• [Source excerpt]:
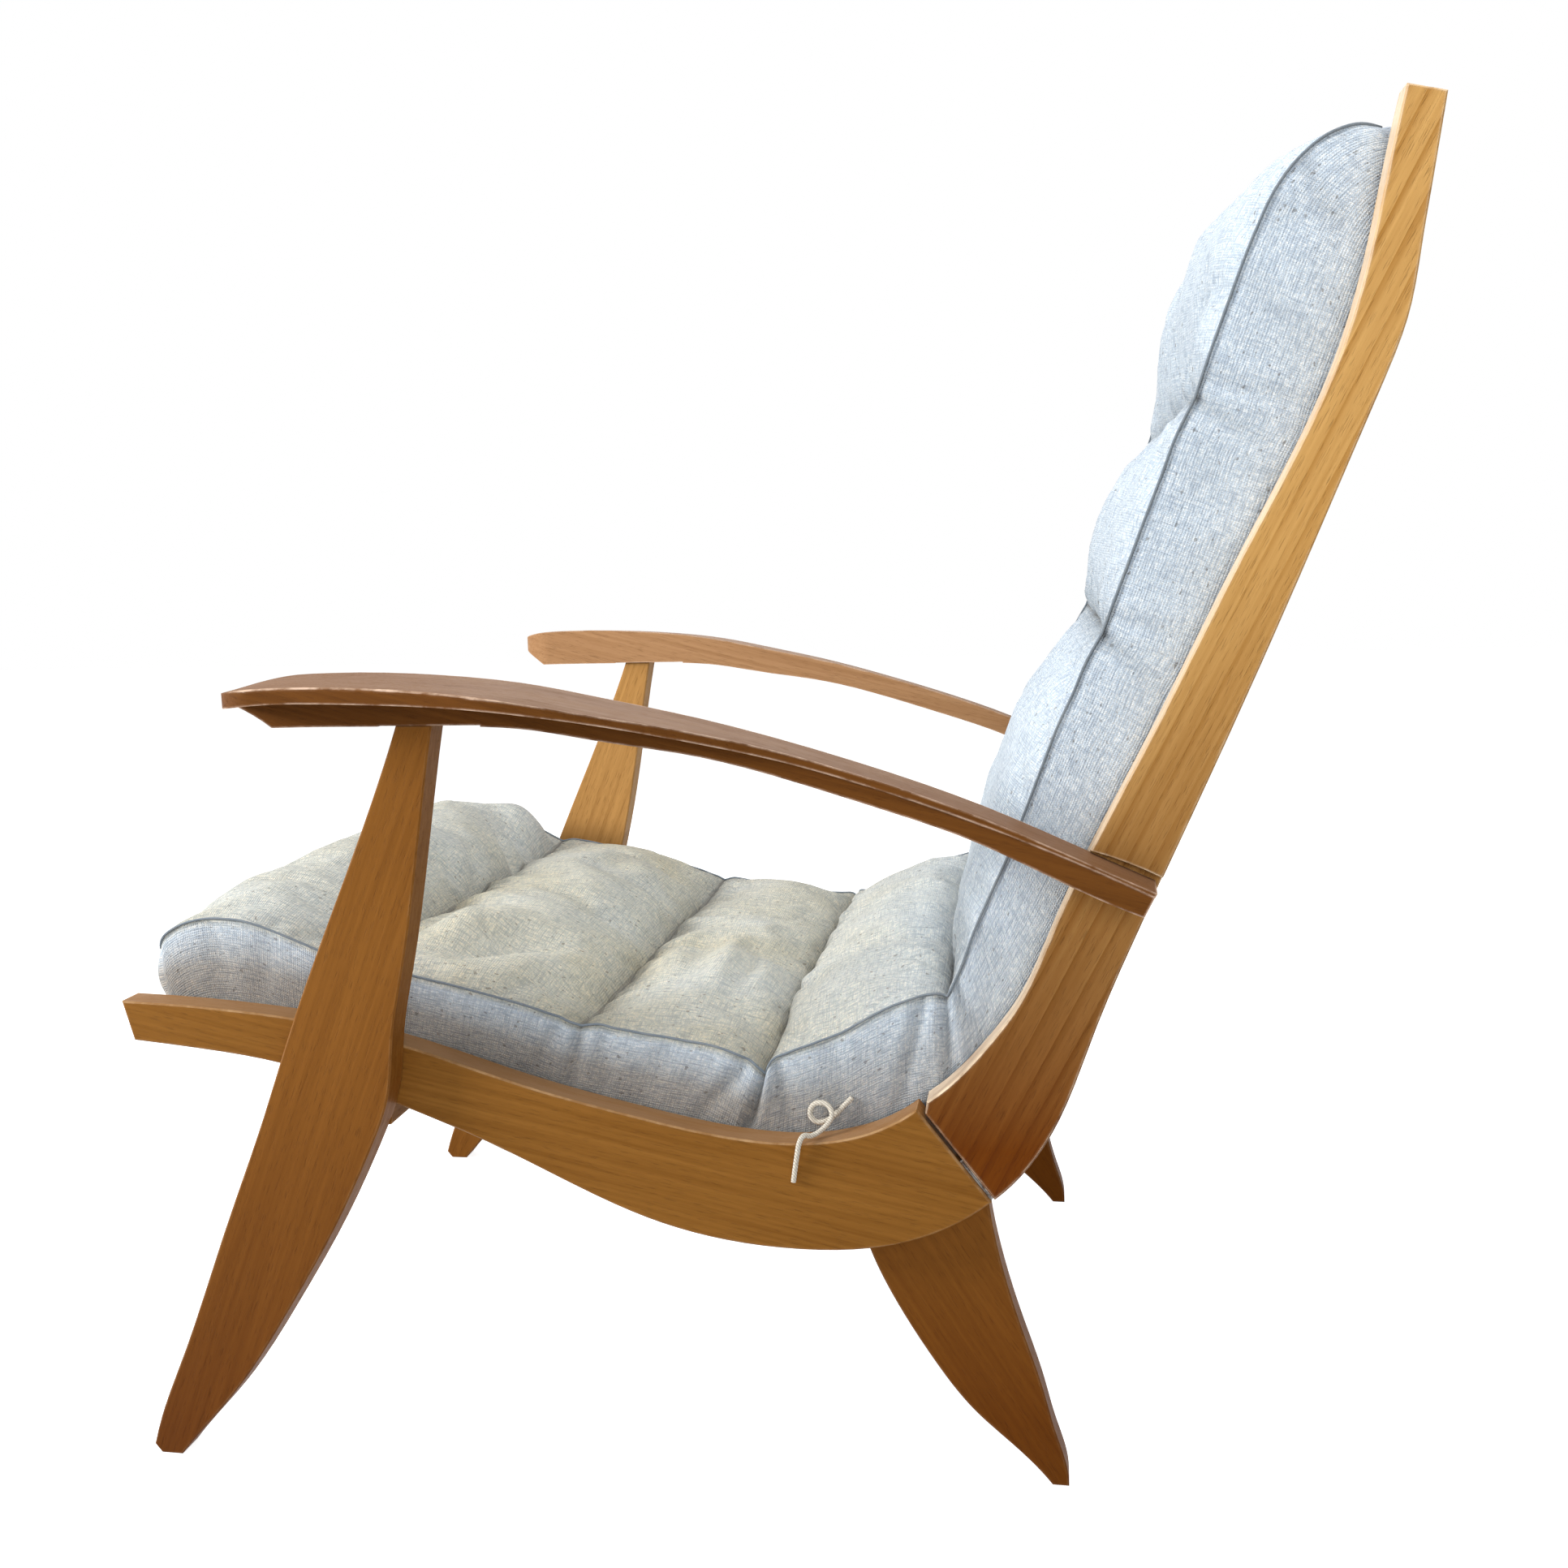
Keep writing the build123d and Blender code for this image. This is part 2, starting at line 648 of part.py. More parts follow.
def cushion_node(edge, value, axis):
    """A support point under a seam and the direction out of the wood there."""
    share = share_at(edge, value, axis)
    return sunk(edge, share, cushion_sink), inward(edge, share) * -1.0, share


def cushion_chain(edge, values, axis):
    return [cushion_node(edge, value, axis) for value in values]


seat_values = [share * rail_length for share in seat_node_shares]
back_values = [hinge_z + share * back_rise for share in back_node_shares]
seat_chain = cushion_chain(rail_edge, seat_values, "x")
back_chain = cushion_chain(post_edge, back_values, "z")
rail_end_foot = sunk(rail_edge, 1.0, cushion_sink)
post_start_foot = sunk(post_edge, 0.0, cushion_sink)
crease_low = (rail_end_foot + post_start_foot) * 0.5
crease_top = crease_low + Vector(crease_shares[0], 0, crease_shares[1]) * cushion_thickness
crease_side = Vector(crease_shares[1], 0, -crease_shares[0]).normalized() * crease_gap


def crown_top(start, end, rise):
    """The top of an arc between two seams, at a rise above the middle of their chord."""
    across = end - start
    up = Vector(-across.Z, 0, across.X).normalized()
    return (start + end) * 0.5 + up * rise


def at_y(vector, y):
    return Vector(vector.X, y, vector.Z)


def cushion_section(kind, y, draw, crown_scale):
    """One closed section of a cushion part: support arcs, an end, crowned channel arcs and the other end."""
    if kind == "seat":
        edge = rail_edge
        chain = seat_chain
        seam_shares = seat_seam_shares
        crown_shares = seat_crown_shares
    else:
        edge = post_edge
        chain = back_chain
        seam_shares = back_seam_shares
        crown_shares = back_crown_shares
    high = []
    for (place, up, _), seam in zip(chain, seam_shares):
        high.append(place + up * (cushion_thickness * seam - draw))
    shares = [share for _, _, share in chain]
    side = crease_side * (1.0 + draw / crease_gap)
    if kind == "seat":
        shares.append(1.0)
        lift = chain[-1][1] * draw
        high.append(crease_top - side - lift)
    else:
        shares.insert(0, 0.0)
        lift = chain[0][1] * draw
        high.insert(0, crease_top + side - lift)
    steps = []
    for first, second in zip(shares, shares[1:]):
        steps += [first + (second - first) * quarter / 4 for quarter in range(4)]
    steps.append(shares[-1])
    low = [sunk(edge, share, cushion_sink) - inward(edge, share) * draw for share in steps]
    if kind == "seat":
        low[-1] = crease_low - side + lift
    else:
        low[0] = crease_low + side + lift
    edges = []
    for start, middle, end in zip(low[0::2], low[1::2], low[2::2]):
        edges.append(ThreePointArc(at_y(start, y), at_y(middle, y), at_y(end, y)))
    if kind == "seat":
        edges.append(Line(at_y(low[-1], y), at_y(high[-1], y)))
    else:
        along = (low[-1] - low[-2]).normalized()
        middle = (low[-1] + high[-1]) * 0.5 + along * (cushion_thickness * top_round_share - draw)
        edges.append(ThreePointArc(at_y(low[-1], y), at_y(middle, y), at_y(high[-1], y)))
    for index in reversed(range(len(high) - 1)):
        rise = cushion_crown * crown_shares[index] * crown_scale
        middle = crown_top(high[index], high[index + 1], rise)
        edges.append(ThreePointArc(at_y(high[index + 1], y), at_y(middle, y), at_y(high[index], y)))
    if kind == "seat":
        along = (low[0] - low[1]).normalized()
        middle = (low[0] + high[0]) * 0.5 + along * (nose_reach - draw)
        edges.append(ThreePointArc(at_y(high[0], y), at_y(middle, y), at_y(low[0], y)))
    else:
        edges.append(Line(at_y(high[0], y), at_y(low[0], y)))
    return Wire(edges)


def cushion(kind):
    """A cushion part, lofted across the chair through drawn-in ends, full edges and the crowned middle."""
    half = rail_inner - cushion_side_gap
    edge_y = half - cushion_round
    stations = [(-half, cushion_side_draw, crown_scales[0])]
    for across, scale in zip(crown_place_shares, crown_scales[1:]):
        stations.append((-edge_y * across, 0.0, scale))
    stations += [(-y, draw, scale) for y, draw, scale in stations[::-1] if y < 0]
    return Solid.make_loft([cushion_section(kind, y, draw, scale) for y, draw, scale in stations], ruled=True)


# A cotton cord sewn to the side of the mattress, in one loose loop, with its tail over the rail
tie_diameter = 4.0
tie_corner_share = 0.45
tie_route = [
    (589.0, -276.3, 308.0), (581.0, -278.5, 300.0), (572.0, -280.5, 291.0), (562.0, -281.0, 288.0),
    (555.5, -280.5, 295.5), (560.0, -280.0, 304.5), (570.5, -281.5, 305.0), (576.0, -285.5, 297.0),
    (570.0, -289.5, 288.5), (560.5, -296.0, 283.0), (555.5, -303.0, 287.5), (552.5, -308.3, 283.5),
    (550.5, -307.0, 272.0), (548.5, -305.4, 261.0), (547.0, -305.0, 250.5),
]


def tie_cord():
    """The cord as a tube along straight runs joined by tangent arcs."""
    places = [Vector(*place) for place in tie_route]
    radii = []
    for before, here, after in zip(places, places[1:], places[2:]):
        turn = math.radians((here - before).get_angle(after - here))
        shorter = min((here - before).length, (after - here).length)
        radii.append(tie_corner_share * shorter / math.tan(turn / 2))
    path = FilletPolyline(*places, radius=radii)
    section = Plane(origin=places[0], z_dir=places[1] - places[0]) * Circle(tie_diameter / 2)
    tube = sweep(section, path=path)
    print("tie cord radii", [round(radius, 1) for radius in radii])
    ideal = math.pi * (tie_diameter / 2) ** 2 * path.length
    print("tie cord volume", round(tube.volume, 1), "and section times length", round(ideal, 1))
    return tube


def write(node, shape):
    """Centres a piece on the chair's length and writes it as one named node."""
    placed = Location(Vector(-chair_length / 2, 0, 0)) * shape
    export_step(placed, f"parts/{node}.step")


def write_pair(node, shape):
    """Writes a piece on the sitter's right and its mirror image on the left."""
    write(f"{node}_right", shape)
    write(f"{node}_left", other_side(shape))


def solids(shapes):
    """Several like pieces together in one node."""
    return Compound(children=[solid for shape in shapes for solid in shape.solids()])


write_pair("seat_rail", seat_rail())
write_pair("back_post", back_post())
write_pair("front_leg", front_leg())
write_pair("rear_leg", rear_leg())
write_pair("arm", arm())
write("seat_front_cross_rail", front_cross_rail())
write("seat_rear_cross_rail", rear_cross_rail())
write("back_lower_cross_rail", lower_cross_rail())
write("back_top_cross_rail", top_cross_rail())
for name, edge, shares in (("seat", rail_edge, seat_spring_shares), ("back", post_edge, back_spring_shares)):
    hooks = [wire_hook(edge, share) for share in shares]
    write(f"{name}_springs", solids([sleeve(edge, share) for share in shares]))
    write(f"{name}_spring_hooks", solids(hooks + [other_side(hook) for hook in hooks]))
write_pair("hinge_leaf_seat", hinge_leaf(-1, (0, 2)))
write_pair("hinge_leaf_back", hinge_leaf(1, (1,)))
pin_low = hinge_middle - hinge_width / 2
pin = cylinder_across(pin_radius, pin_low, pin_low + hinge_width)
write("hinge_pins", solids([pin, other_side(pin)]))
screw = guide_screw()
write("arm_guide_screws", solids([screw, other_side(screw)]))
laps = [lap_dowel(place, rail_outer, 0.0) for place in leg_dowel_places()]
laps += [lap_dowel(place, rail_inner, 0.0) for place in rear_leg_dowel_places()]
laps.append(arm_dowel(0.0))
write("frame_dowels", solids(laps + [other_side(lap) for lap in laps]))
write("cushion_seat", cushion("seat"))
write("cushion_back", cushion("back"))
write("cushion_tie_cord", tie_cord())
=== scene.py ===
import math

import bpy
import numpy as np
from mathutils import Matrix, Vector, noise


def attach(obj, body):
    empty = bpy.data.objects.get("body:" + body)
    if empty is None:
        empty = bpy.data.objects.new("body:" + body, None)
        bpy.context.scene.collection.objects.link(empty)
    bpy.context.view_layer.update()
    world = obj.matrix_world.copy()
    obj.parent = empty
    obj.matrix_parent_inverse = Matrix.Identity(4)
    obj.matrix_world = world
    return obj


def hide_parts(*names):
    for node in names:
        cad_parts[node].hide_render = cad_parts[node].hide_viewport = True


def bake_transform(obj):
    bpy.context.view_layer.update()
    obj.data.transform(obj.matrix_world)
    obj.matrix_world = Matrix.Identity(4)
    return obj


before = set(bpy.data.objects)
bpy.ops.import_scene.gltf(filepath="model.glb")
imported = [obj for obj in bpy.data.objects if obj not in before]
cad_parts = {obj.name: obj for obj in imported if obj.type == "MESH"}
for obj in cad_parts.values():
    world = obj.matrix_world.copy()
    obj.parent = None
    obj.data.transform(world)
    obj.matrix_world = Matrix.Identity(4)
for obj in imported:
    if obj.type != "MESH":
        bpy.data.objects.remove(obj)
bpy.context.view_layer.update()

# The studio: a plain pale floor, a white surround and four large soft lamps, in front, above, on the near
# side and on the far side. The camera stands to the sitter's left, above the arms and a little to the rear.


def placed(name, data):
    """A new object in the scene."""
    made = bpy.data.objects.new(name, data)
    bpy.context.scene.collection.objects.link(made)
    return made


camera_place = (0.2465, -1.3944, 0.7206)
camera_right = Vector((0.98504, 0.17036, -0.02597))
camera_up = Vector((0.0, 0.15068, 0.98858))
camera_ahead = Vector((-0.17233, 0.97380, -0.14843))
camera_data = bpy.data.cameras.new("studio_camera")
camera_data.lens = 35.363
camera_data.sensor_width = 36.0
camera_data.clip_start = 0.05
camera = placed("studio_camera", camera_data)
camera_turn = Matrix((camera_right, camera_up, -camera_ahead)).transposed()
camera.matrix_world = Matrix.Translation(camera_place) @ camera_turn.to_4x4()
bpy.context.scene.camera = camera

lamp_target = Vector((0.05, 0.0, 0.5))
lamps = [
    ("key_lamp", (-2.5, -1.1, 1.45), 0.9, 78.0, (1.0, 0.99, 0.97)),
    ("top_lamp", (0.3, -0.5, 2.7), 1.2, 30.0, (0.98, 0.99, 1.0)),
    ("side_lamp", (0.9, -2.6, 1.5), 1.4, 24.0, (0.97, 0.985, 1.0)),
    ("back_lamp", (-0.4, 2.5, 1.9), 1.8, 16.0, (1.0, 0.98, 0.95)),
]
for lamp_name, lamp_place, lamp_size, lamp_power, lamp_colour in lamps:
    lamp_data = bpy.data.lights.new(lamp_name, "AREA")
    lamp_data.size = lamp_size
    lamp_data.energy = lamp_power
    lamp_data.color = lamp_colour
    lamp = placed(lamp_name, lamp_data)
    lamp.location = lamp_place
    lamp.rotation_mode = "QUATERNION"
    lamp.rotation_quaternion = (lamp_target - Vector(lamp_place)).to_track_quat("-Z", "Y")


def calculate(made, operation, first, second=None, clamp=False):
    """A math node. Its inputs are sockets or numbers."""
    node = made.nodes.new("ShaderNodeMath")
    node.operation = operation
    node.use_clamp = clamp
    for slot, value in enumerate((first, second)):
        if value is None:
            continue
        if isinstance(value, (int, float)):
            node.inputs[slot].default_value = value
        else:
            made.links.new(value, node.inputs[slot])
    return node.outputs[0]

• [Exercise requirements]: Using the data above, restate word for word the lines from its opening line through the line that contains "return [cushion_node(edge, value, axis)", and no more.

• [Solution for this problem]:
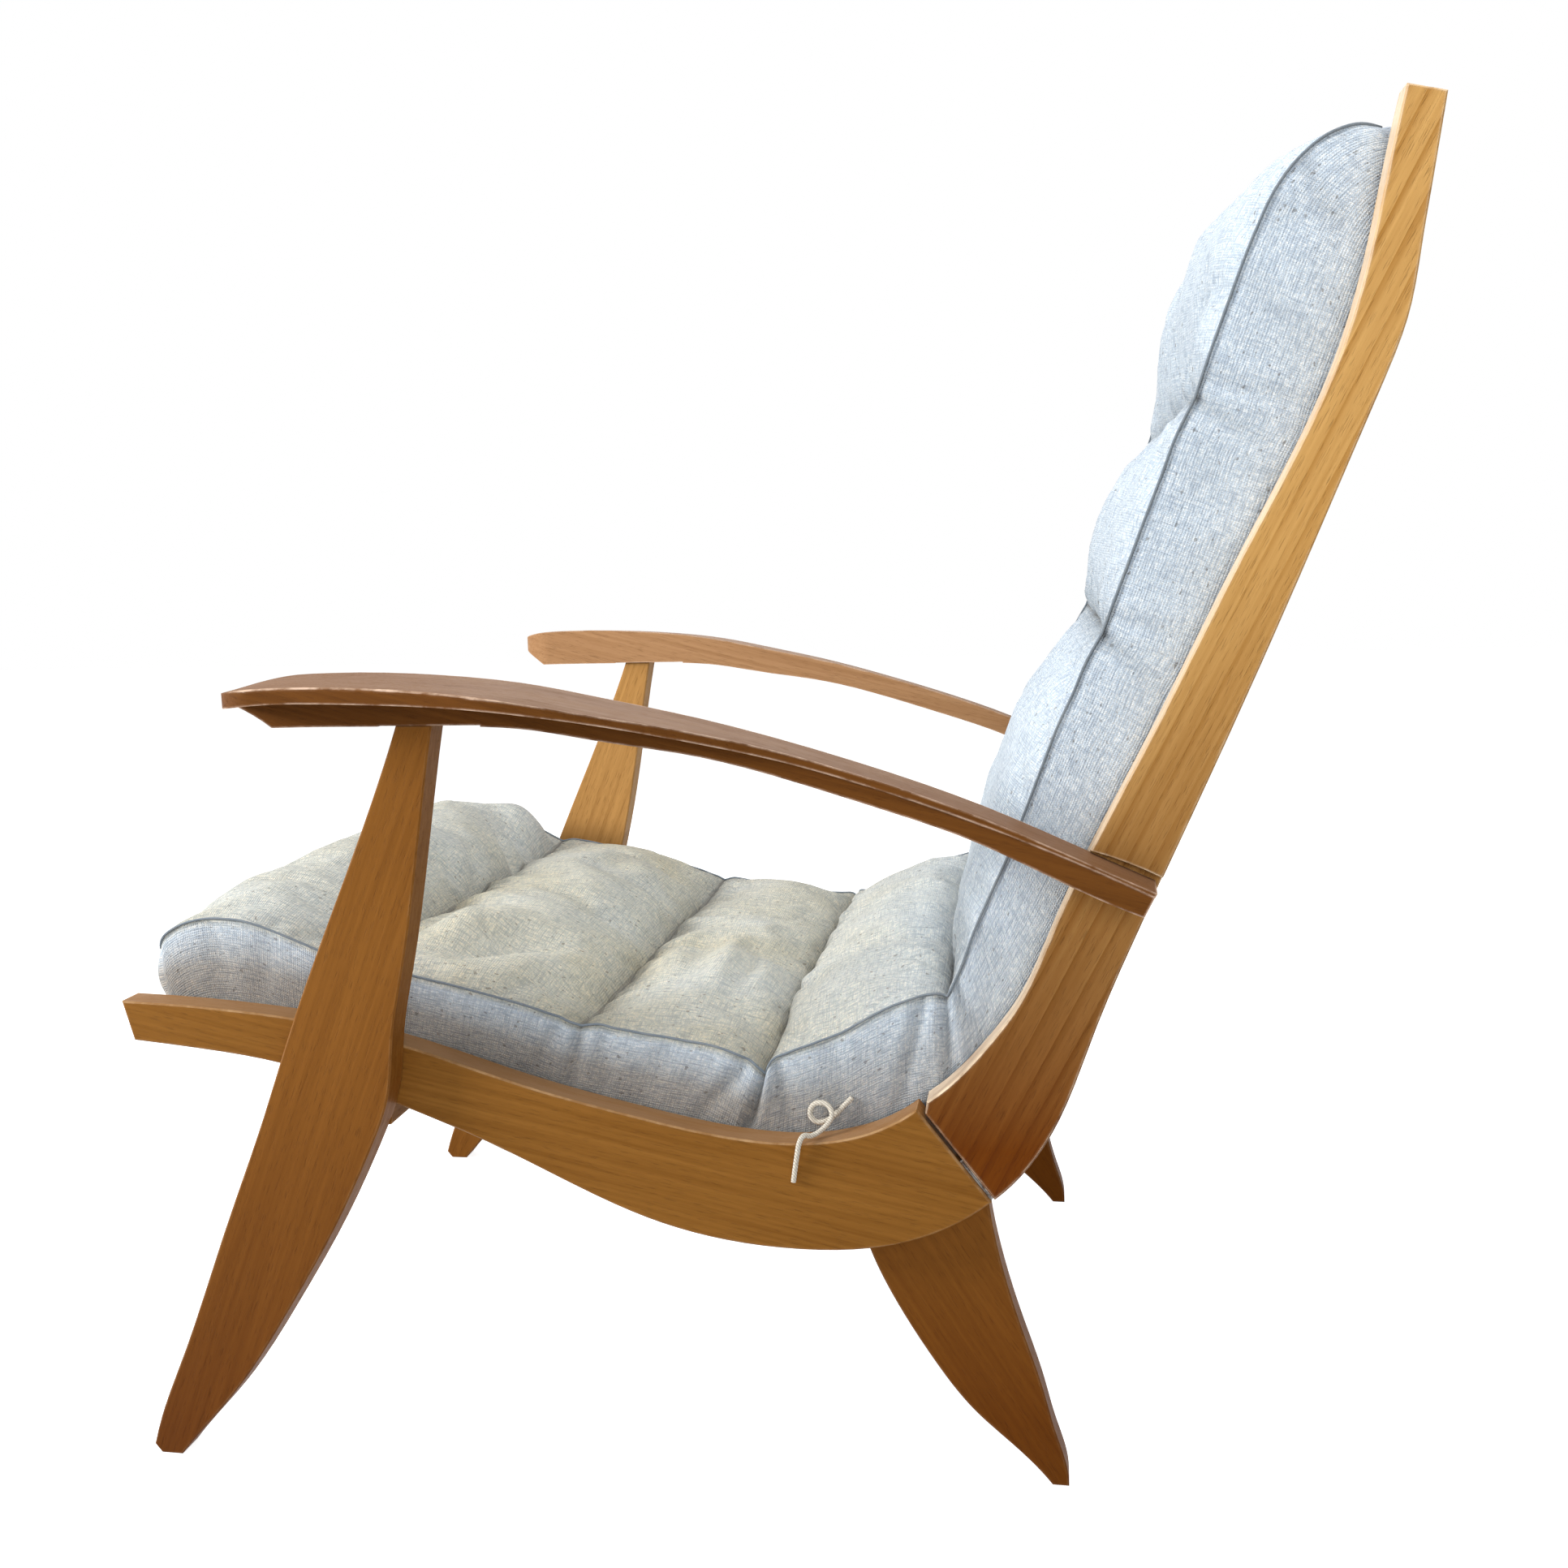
Keep writing the build123d and Blender code for this image. This is part 2, starting at line 648 of part.py. More parts follow.
def cushion_node(edge, value, axis):
    """A support point under a seam and the direction out of the wood there."""
    share = share_at(edge, value, axis)
    return sunk(edge, share, cushion_sink), inward(edge, share) * -1.0, share


def cushion_chain(edge, values, axis):
    return [cushion_node(edge, value, axis) for value in values]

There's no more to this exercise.